Will AOL’s ‘open’ stance deliver budgets from the internet’s ‘walled gardens’?

Of course, the biggest source of chagrin for media agencies spending their clients’ money on digital is the fact that the industry’s largest-two players could be described as walled gardens, i.e. the campaign data they receive back from both players is difficult to compare to campaign performance elsewhere online.

The industry’s big two are quick to defend their stance, claiming they are merely protecting their own users’ privacy, given that they have arguably the industry’s largest pools of deterministic data. Although this brings with it multiple headaches, such as duplication and Facebook and Google ingesting their clients’ data. Agencies are also much more used to dealing with smaller media owners, meaning the traditional buyer-seller dynamic is turned on its head. However, ever since its takeover by Verizon, AOL has been vocal on how it takes a different philosophy to Facebook and Google.

Can AOL & Yahoo take Verizon’s deterministic data targeting global?

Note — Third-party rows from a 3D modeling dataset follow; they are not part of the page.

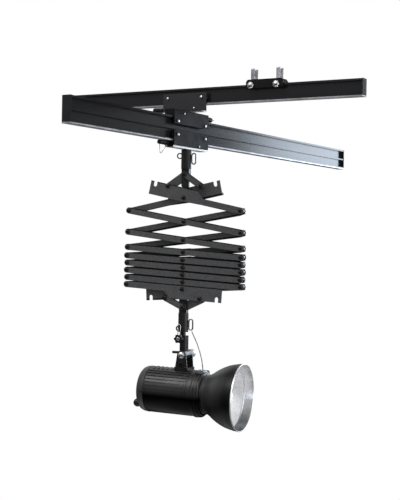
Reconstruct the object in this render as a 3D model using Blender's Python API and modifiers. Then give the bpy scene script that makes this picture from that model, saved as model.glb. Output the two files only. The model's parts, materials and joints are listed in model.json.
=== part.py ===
"""Ceiling rail system for a studio: crossed rails, a rolling trolley, a scissor pantograph and its light.

All sizes are in millimetres and turned into metres when a mesh is made. +Z is up.
The origin is the centre of the flat top of the ceiling saddle, the face that meets the ceiling.
The upper rail runs along X, the lower rail along Y.
"""
import math

import bmesh
import bpy
from mathutils import Matrix, Vector

MM = 0.001

# fits shared by every joint
GAP = 0.3
PIN_CLEARANCE = 0.3

# ceiling saddle, its studs and its set bolts
SADDLE_LENGTH = 106.0
SADDLE_TOP_THICKNESS = 12.2
SADDLE_CHEEK_THICKNESS = 5.2
SADDLE_LIP_THICKNESS = 5.0
SADDLE_LIP_REACH = 5.0
SADDLE_CORNER = 7.0
STUD_SPACING_X = 73.6
STUD_SPACING_Y = 19.0
CEILING_STUD_RADIUS = 5.0
CEILING_STUD_HEIGHT = 28.0
SET_BOLT_RADIUS = 4.0
SET_BOLT_HEAD_RADIUS = 9.0
SET_BOLT_HEAD_HEIGHT = 6.5
SET_BOLT_DROP = 15.5

# rails
FLANGE_WIDTH = 24.0
WEB_THICKNESS = 4.0
TOP_FLANGE = 5.0
BOTTOM_FLANGE = 6.0
END_STOP = 3.0
END_STOP_PROUD = 0.4
UPPER_RAIL_HEIGHT = 45.0
UPPER_RAIL_LEFT = 410.0
UPPER_RAIL_RIGHT = 512.0
LOWER_RAIL_HEIGHT = 65.5
LOWER_RAIL_NEAR = 546.0
LOWER_RAIL_FAR = 1044.0
MID_FLANGE = 4.0
MID_FLANGE_WIDTH = 22.0
MID_FLANGE_DROP = 30.7
SADDLE_FROM_CROSSING = 240.0

# carriages
PLATE_THICKNESS = 2.5
PLATE_CLEARANCE = 1.0
RAIL_RUN_CLEARANCE = 1.5
BAR_HALF_LENGTH_X = 67.0
BAR_HALF_LENGTH_Y = 90.0
UPPER_BAR_CUT_BACK = 16.0
UPPER_BAR_HEIGHT = 15.5
CROSS_BAR_HEIGHT = 17.2
TROLLEY_BLOCK_HEIGHT = 15.0
TROLLEY_BLOCK_PROUD = 5.0
UPPER_PLATE_TOP = 13.0
CROSS_PLATE_DROP = 19.9
TROLLEY_PLATE_TOP = 29.0
WHEEL_WIDTH = 8.0
WHEEL_WEB_CLEARANCE = 1.0
UPPER_WHEEL_RADIUS = 13.0
TROLLEY_WHEEL_RADIUS = 11.5
CROSS_ROLLER_RADIUS = 7.0
UPPER_AXLE_X = 52.5
CROSS_AXLE_Y = 72.0
AXLE_RADIUS = 4.0
AXLE_SHOULDER_RADIUS = 5.5
SCREW_HEAD_RADIUS = 4.6
SCREW_HEAD_HEIGHT = 2.6
SMALL_SCREW_RADIUS = 2.6
SMALL_SCREW_HEIGHT = 1.6
SMALL_SCREW_OFFSET_X = 30.0
SMALL_SCREW_OFFSET_Y = 40.0
CENTRE_BOLT_RADIUS = 5.0
CENTRE_BOLT_LENGTH = 12.0

# brakes
BRAKE_LENGTH = 31.0
BRAKE_STANDOFF = 8.0
TROLLEY_BRAKE_LENGTH = 44.0
BRAKE_STUB_RADIUS = 3.0
BRAKE_STUB_DEPTH = 6.0
UPPER_BRAKE_RADIUS = 7.0
TROLLEY_BRAKE_RADIUS = 5.8
BAIL_WIRE_RADIUS = 1.1
UPPER_BAIL_DROP = 26.0
TROLLEY_BAIL_DROP = 28.0
BAIL_INSET = 5.0
BAIL_TIP_HALF = 2.5
BRAKE_RING_INSET = 0.4
BRAKE_RING_SINK = 1.2

# hanging group: turned about the vertical through the crossing
HANG_TURN = 8.0

# sockets of the pantograph
SOCKET_RADIUS = 14.0
SOCKET_LENGTH = 51.0
SOCKET_STANDOFF = 1.0
STUD_RADIUS = 5.0
STUD_DEPTH = 30.0
SPIGOT_RADIUS = 7.0
SPIGOT_DEPTH = 32.0
FORK_DROP = 15.5
TONGUE_FRONT = 6.7
TONGUE_REAR = 0.4
REAR_EAR_THICKNESS = 4.0
FORK_RADIUS = 11.0
TONGUE_REACH = 36.0
TONGUE_TIP_HALF = 7.0
TONGUE_CORNER = 5.0
SAFETY_RING_RADIUS = 7.0
SAFETY_RING_WIRE = 1.8
TOP_RING_AT = (-19.2, 0.0)
TOP_RING_DROP = 16.0
BOTTOM_RING_AT = (-7.0, -15.0)
BOTTOM_RING_DROP = 9.5
LOCK_LOOP_HALF_WIDTH = 5.5
LOCK_LOOP_HALF_HEIGHT = 14.5
LOCK_LOOP_WIRE = 2.0
LOCK_SCREW_RADIUS = 3.0
LOCK_SCREW_DEPTH = 6.7
TOP_LOCK_DROP = 24.0
BOTTOM_LOCK_DROP = 20.0

# pantograph
ARM_HALF = 166.0
ARM_HEIGHT = 17.0
ARM_DEPTH = 11.0
ARM_WALL = 2.0
REAR_LIP = 1.9
REAR_LIP_INSET = 12.0
LAYER_GAP = 6.0
BOSS_RADIUS = 4.8
BOLT_HEAD_RADIUS = 4.6
BOLT_HEAD_HEIGHT = 2.8
STAGE_REST_ANGLES = (12.0, 10.1, 7.2, 4.0, 3.4, 3.4, 3.4, 3.4, 3.4)
RHOMB_SIDE = 57.0
RHOMB_OFFSET_ANGLE = 21.8
WIDE_TOP = 27.0
WIDE_BOTTOMS = ((10.5, 13.0), (10.5, 8.7))
WIDE_ENDS = (104.0, 115.0)
WIDE_TAPER_START = 54.0
WIDE_TAPER_END = 34.0
NOTCHES_AT = (90.0, 101.0)
NOTCH_RADIUS = 4.8
NOTCH_DEPTH = 14.5
FRONT_LINK_THICKNESS = 4.0
REAR_LINK_THICKNESS = 2.0
FRONT_LINK_RADIUS = 8.5
REAR_LINK_RADIUS = 12.0

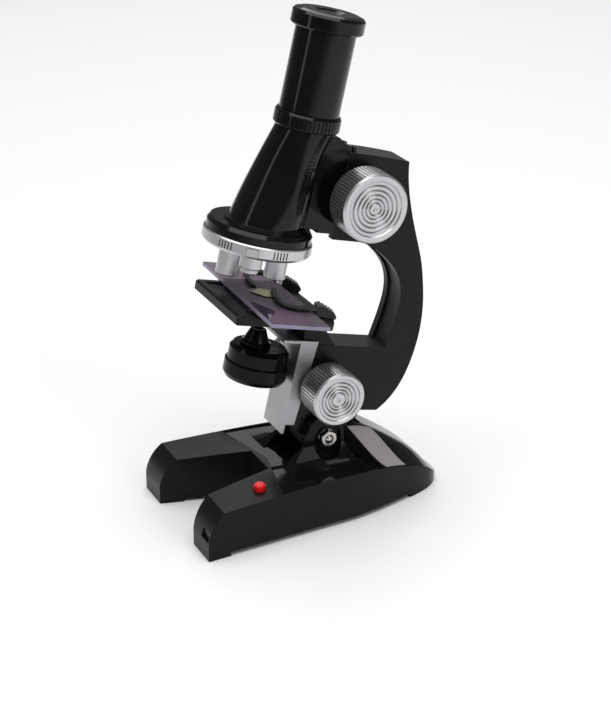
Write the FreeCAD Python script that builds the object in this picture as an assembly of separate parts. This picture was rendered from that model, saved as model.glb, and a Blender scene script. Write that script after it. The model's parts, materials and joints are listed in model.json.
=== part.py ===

With 141 million-plus subscribers, Verizon Wireless has the equivalent number of deterministic user IDs, giving it a huge presence in the US, but just how does AOL and Yahoo intend to leverage this relationship on an international basis?

As a big a number as this is, it is still dwarfed by Facebook’s 1.5 billion (and Google’s even bigger) audience, but if the Verizon stable can port these ID’s on an international basis, then this could truly upend the traditional market leaders.

Speaking with The Drum at this year’s Cannes Lions event, AOL president Tim Mahlman, described its ambitions to build this targeting capability out further: “That’s phase two of how we work with Verizon,” he said.

“Right now we’re reaching out to other authenticated data partners, and have them participate. Therefore, we can go to companies abroad, leveraging this type of platform that Verizon has built. They can then leverage my demand-side platform [DSP], and have them be in a participant in it. That allows us to have this global thinking, and how we can look at Verizon beyond the United States.”